Eye For Film >> Movies >> N-VI - Vanishing Roadsides (2012) Film Review
N-VI - Vanishing Roadsides
Reviewed by: Rebecca Naughten
N-VI is the name of the original 600km (372-mile) road connecting Madrid and Galicia. Superseded by the A-6 motorway since the 1990s, most of the N-VI nonetheless still exists although in a worn and unmaintained state - Pela del Álamo's documentary presents the old road through the eyes of those who live alongside it.
The initial impetus for the film came when the director was working on a commission to photograph the viaducts of the A-6 motorway and, from his vantage point, spotted the old road below. In contrast to the motorway cutting through the landscape in a straight line, the N-VI followed the natural contours of the land, creating a much longer journey but allowing for a more scenic and idiosyncratic experience. The film darts in and out of the nooks and crannies of this route - its forgotten spaces and people - and the varied landscapes that it traverses.
The sense of lives being stranded - or cut off - accumulates as the film progresses. When the traffic moved elsewhere, many of these spaces - the bars, restaurants and hotels whose trade relies on transient populations passing through to other end destinations - lost their main clientele, giving rise to ghost towns and abandoned buildings and businesses. Windows and doorways are bricked up or left open to the elements - the wind howls and snow drifts into once lived-in spaces.
At the same time, the permanent residents of these areas found themselves left behind - younger generations have moved out in search of better prospects, leaving an ageing populace and dwindling pockets of increasingly isolated communities where the sheep seem more numerous than the people. This transformation is repeated along the length of the old road - a shared experience is suffered in geographic isolation.

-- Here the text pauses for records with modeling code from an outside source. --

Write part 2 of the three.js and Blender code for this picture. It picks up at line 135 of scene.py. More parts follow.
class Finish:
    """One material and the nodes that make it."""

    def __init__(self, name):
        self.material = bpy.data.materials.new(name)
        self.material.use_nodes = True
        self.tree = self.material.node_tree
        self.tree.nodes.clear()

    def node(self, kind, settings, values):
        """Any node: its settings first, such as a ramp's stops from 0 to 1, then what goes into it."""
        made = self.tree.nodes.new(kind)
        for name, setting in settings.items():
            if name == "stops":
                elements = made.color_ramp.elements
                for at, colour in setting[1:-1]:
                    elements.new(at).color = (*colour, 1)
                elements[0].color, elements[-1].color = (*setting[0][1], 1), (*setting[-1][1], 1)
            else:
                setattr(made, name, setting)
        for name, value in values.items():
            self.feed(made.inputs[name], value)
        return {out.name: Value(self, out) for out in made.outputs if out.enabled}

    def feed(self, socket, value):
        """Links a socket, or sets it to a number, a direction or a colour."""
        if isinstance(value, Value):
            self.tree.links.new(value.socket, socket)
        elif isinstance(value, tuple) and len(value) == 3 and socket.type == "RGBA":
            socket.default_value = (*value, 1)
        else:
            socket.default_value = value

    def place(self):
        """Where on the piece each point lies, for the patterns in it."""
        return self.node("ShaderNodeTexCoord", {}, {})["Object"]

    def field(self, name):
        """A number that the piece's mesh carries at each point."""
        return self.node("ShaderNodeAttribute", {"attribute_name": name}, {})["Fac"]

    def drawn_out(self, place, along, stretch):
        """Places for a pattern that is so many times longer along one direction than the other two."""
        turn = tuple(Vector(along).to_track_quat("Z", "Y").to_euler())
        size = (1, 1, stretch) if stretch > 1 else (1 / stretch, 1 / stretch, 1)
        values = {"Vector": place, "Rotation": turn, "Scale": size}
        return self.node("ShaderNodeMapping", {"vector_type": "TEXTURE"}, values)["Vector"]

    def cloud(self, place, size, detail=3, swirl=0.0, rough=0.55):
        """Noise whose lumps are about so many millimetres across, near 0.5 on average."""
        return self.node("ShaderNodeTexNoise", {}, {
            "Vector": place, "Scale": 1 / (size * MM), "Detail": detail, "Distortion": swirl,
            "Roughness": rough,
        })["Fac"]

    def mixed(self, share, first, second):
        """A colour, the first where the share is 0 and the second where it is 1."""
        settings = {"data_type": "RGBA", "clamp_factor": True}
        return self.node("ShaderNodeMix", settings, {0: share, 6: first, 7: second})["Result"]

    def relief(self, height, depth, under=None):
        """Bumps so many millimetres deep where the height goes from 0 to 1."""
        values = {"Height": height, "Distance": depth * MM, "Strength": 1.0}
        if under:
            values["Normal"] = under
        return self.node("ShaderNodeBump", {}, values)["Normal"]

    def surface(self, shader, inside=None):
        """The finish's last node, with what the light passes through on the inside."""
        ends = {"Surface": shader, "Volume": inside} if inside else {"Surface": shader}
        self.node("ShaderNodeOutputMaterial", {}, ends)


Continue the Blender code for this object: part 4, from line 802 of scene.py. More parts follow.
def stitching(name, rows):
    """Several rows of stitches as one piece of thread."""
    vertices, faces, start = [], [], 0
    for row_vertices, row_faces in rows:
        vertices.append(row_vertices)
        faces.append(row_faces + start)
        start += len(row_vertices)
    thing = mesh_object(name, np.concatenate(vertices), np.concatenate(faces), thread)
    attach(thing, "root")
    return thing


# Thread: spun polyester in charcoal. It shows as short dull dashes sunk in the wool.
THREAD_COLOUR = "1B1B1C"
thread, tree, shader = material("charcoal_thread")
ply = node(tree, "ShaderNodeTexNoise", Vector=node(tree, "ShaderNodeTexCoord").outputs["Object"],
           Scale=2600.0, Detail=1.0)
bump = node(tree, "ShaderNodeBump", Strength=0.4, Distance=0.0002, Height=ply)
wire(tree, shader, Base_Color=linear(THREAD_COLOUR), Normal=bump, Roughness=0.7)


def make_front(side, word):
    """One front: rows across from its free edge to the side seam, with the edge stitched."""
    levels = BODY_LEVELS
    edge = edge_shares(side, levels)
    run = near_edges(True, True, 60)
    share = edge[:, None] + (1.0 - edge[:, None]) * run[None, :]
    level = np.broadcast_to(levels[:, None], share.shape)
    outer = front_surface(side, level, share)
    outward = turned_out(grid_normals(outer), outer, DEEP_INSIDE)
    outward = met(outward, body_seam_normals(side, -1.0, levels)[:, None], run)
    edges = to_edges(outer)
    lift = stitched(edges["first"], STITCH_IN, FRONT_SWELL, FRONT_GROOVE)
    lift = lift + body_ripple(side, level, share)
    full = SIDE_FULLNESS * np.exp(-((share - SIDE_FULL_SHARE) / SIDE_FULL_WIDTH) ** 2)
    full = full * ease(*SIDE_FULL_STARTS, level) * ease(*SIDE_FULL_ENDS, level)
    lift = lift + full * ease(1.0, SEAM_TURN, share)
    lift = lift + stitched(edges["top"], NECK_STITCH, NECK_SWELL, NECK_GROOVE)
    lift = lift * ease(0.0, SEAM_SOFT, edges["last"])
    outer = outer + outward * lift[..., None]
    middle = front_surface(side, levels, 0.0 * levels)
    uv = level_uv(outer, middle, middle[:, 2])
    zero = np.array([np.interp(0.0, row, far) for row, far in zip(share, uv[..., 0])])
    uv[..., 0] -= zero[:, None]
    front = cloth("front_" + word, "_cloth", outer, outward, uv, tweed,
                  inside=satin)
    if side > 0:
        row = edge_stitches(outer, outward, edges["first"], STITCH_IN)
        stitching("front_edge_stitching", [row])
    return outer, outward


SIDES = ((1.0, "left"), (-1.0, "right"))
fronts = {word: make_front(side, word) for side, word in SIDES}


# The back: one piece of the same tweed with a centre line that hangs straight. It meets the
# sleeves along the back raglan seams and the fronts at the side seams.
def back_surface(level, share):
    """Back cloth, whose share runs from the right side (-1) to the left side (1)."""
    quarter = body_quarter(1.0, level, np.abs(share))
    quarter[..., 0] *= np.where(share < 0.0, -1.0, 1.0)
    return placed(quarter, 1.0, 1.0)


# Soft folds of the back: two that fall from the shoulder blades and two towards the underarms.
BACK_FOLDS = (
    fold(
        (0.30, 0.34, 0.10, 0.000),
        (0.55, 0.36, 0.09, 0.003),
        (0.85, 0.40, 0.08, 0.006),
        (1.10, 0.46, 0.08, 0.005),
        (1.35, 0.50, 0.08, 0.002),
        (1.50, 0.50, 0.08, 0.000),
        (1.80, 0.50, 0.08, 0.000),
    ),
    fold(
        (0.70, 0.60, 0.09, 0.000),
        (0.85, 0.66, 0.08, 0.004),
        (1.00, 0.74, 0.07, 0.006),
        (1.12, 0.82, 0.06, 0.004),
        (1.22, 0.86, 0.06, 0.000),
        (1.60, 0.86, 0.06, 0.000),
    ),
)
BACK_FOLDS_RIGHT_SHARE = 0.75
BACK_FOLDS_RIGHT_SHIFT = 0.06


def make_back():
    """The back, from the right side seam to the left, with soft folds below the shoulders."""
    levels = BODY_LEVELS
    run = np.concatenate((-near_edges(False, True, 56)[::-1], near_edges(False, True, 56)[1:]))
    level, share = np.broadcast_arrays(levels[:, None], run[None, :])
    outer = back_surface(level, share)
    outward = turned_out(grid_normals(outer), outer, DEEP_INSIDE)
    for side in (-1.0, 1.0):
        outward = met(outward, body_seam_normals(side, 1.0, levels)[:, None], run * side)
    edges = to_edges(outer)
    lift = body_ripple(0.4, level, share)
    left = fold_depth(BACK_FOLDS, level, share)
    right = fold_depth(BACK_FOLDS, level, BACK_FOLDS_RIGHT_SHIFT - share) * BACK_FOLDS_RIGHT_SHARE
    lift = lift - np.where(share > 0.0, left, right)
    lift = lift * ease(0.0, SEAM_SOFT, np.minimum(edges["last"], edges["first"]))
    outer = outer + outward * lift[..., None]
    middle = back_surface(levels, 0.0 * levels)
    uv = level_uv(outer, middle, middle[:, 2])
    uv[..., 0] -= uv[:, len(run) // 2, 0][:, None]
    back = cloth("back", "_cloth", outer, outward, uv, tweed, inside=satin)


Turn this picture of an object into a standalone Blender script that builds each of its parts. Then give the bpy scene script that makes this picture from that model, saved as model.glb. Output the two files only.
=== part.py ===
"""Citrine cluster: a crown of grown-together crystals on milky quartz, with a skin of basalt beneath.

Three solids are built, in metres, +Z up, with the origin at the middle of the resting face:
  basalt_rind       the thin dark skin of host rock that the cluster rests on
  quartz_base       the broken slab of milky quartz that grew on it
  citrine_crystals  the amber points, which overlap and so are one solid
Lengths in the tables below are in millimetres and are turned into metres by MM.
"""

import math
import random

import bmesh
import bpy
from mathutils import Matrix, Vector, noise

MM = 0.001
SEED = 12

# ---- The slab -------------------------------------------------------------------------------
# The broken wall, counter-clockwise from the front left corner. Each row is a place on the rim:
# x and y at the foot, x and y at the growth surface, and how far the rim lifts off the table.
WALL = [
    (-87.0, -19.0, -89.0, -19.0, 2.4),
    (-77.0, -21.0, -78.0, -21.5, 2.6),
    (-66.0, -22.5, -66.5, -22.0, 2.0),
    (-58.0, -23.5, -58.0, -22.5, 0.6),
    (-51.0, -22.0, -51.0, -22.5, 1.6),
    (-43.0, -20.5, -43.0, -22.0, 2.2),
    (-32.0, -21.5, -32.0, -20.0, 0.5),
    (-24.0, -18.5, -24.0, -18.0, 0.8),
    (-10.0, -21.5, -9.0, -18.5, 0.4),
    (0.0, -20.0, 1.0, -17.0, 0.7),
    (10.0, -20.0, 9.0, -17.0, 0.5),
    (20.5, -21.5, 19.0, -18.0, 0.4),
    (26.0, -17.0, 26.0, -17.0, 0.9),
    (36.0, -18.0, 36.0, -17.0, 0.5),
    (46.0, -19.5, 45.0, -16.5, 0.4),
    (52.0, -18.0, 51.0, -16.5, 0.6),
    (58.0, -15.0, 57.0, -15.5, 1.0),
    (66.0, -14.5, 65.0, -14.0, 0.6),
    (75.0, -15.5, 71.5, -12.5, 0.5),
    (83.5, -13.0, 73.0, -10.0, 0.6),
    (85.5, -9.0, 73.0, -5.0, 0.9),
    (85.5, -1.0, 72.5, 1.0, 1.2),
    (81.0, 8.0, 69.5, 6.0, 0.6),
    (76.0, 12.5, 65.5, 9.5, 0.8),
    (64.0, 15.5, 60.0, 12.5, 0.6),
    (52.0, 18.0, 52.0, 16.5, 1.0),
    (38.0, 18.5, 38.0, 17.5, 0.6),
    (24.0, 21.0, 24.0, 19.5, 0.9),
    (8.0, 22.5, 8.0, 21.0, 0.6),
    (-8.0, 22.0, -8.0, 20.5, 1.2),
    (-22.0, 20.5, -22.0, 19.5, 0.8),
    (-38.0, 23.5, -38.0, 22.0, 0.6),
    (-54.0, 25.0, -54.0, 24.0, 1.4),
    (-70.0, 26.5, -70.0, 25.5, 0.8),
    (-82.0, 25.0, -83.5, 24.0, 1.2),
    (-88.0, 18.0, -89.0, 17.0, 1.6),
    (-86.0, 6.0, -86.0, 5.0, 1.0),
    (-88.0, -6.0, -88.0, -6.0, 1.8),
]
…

The film is not an exercise in straightforward nostalgia. The people interviewed remember both the good - a young Julio Iglesias stopping for petrol on his way to perform in a local club - and the bad (a group of elderly ladies - with some glee - recounting the trials and tribulations of truckers using the N-VI pausing their journeys to frequent a nearby brothel) of being central to the ebb and flow of travellers passing through the region. But the sense of loss is palpable - more than one interviewee describes their respective town or village as being "dead" since the road "died" - and many of the elderly participants are overcome with emotion as they describe what life in the area(s) used to be like.
Likewise, late in the film when del Álamo explores the flipside - the people who live in the vicinity of the busy A-6 motorway - the sense of loss is sustained. Although their houses are mere metres from heavy traffic - we see an overpass almost touching the roof of one house - these communities don't seem integrated into the purpose of the motorway in the way those living alongside the N-VI were in the 1960s, 70s and 80s. They have seen the surrounding landscape stripped and bisected by the new road, cutting off individual households from the wider community - a sense of isolation accrues in a way not dissimilar to the N-VI communities, but accompanied by the constant rattle and hum of heavy traffic and concrete structures obscuring the vistas.
Shot between December 2007 and July 2009, the landscape is seen in all seasons - the colour palette of the film ranges from verdant greenery to dry dust, and from grey clouds to a stunning aquamarine sky. The close-up textures of worn surfaces - the asphalt, the concrete road markers with flaking paint, the walls of abandoned buildings - speak of neglect coupled with stubborn endurance. Del Álamo takes the time to stand and listen, not only to the residents, but also to the apparent silence along these back roads within which you can discern birdsong, insects and animals, and the wind reverberating across the plains and through the trees if you listen closely. The film records that road has 'gone' but remnants remain - the lives being lived alongside the N-VI may not be as visible as they once were, or as lively, but they endure all the same.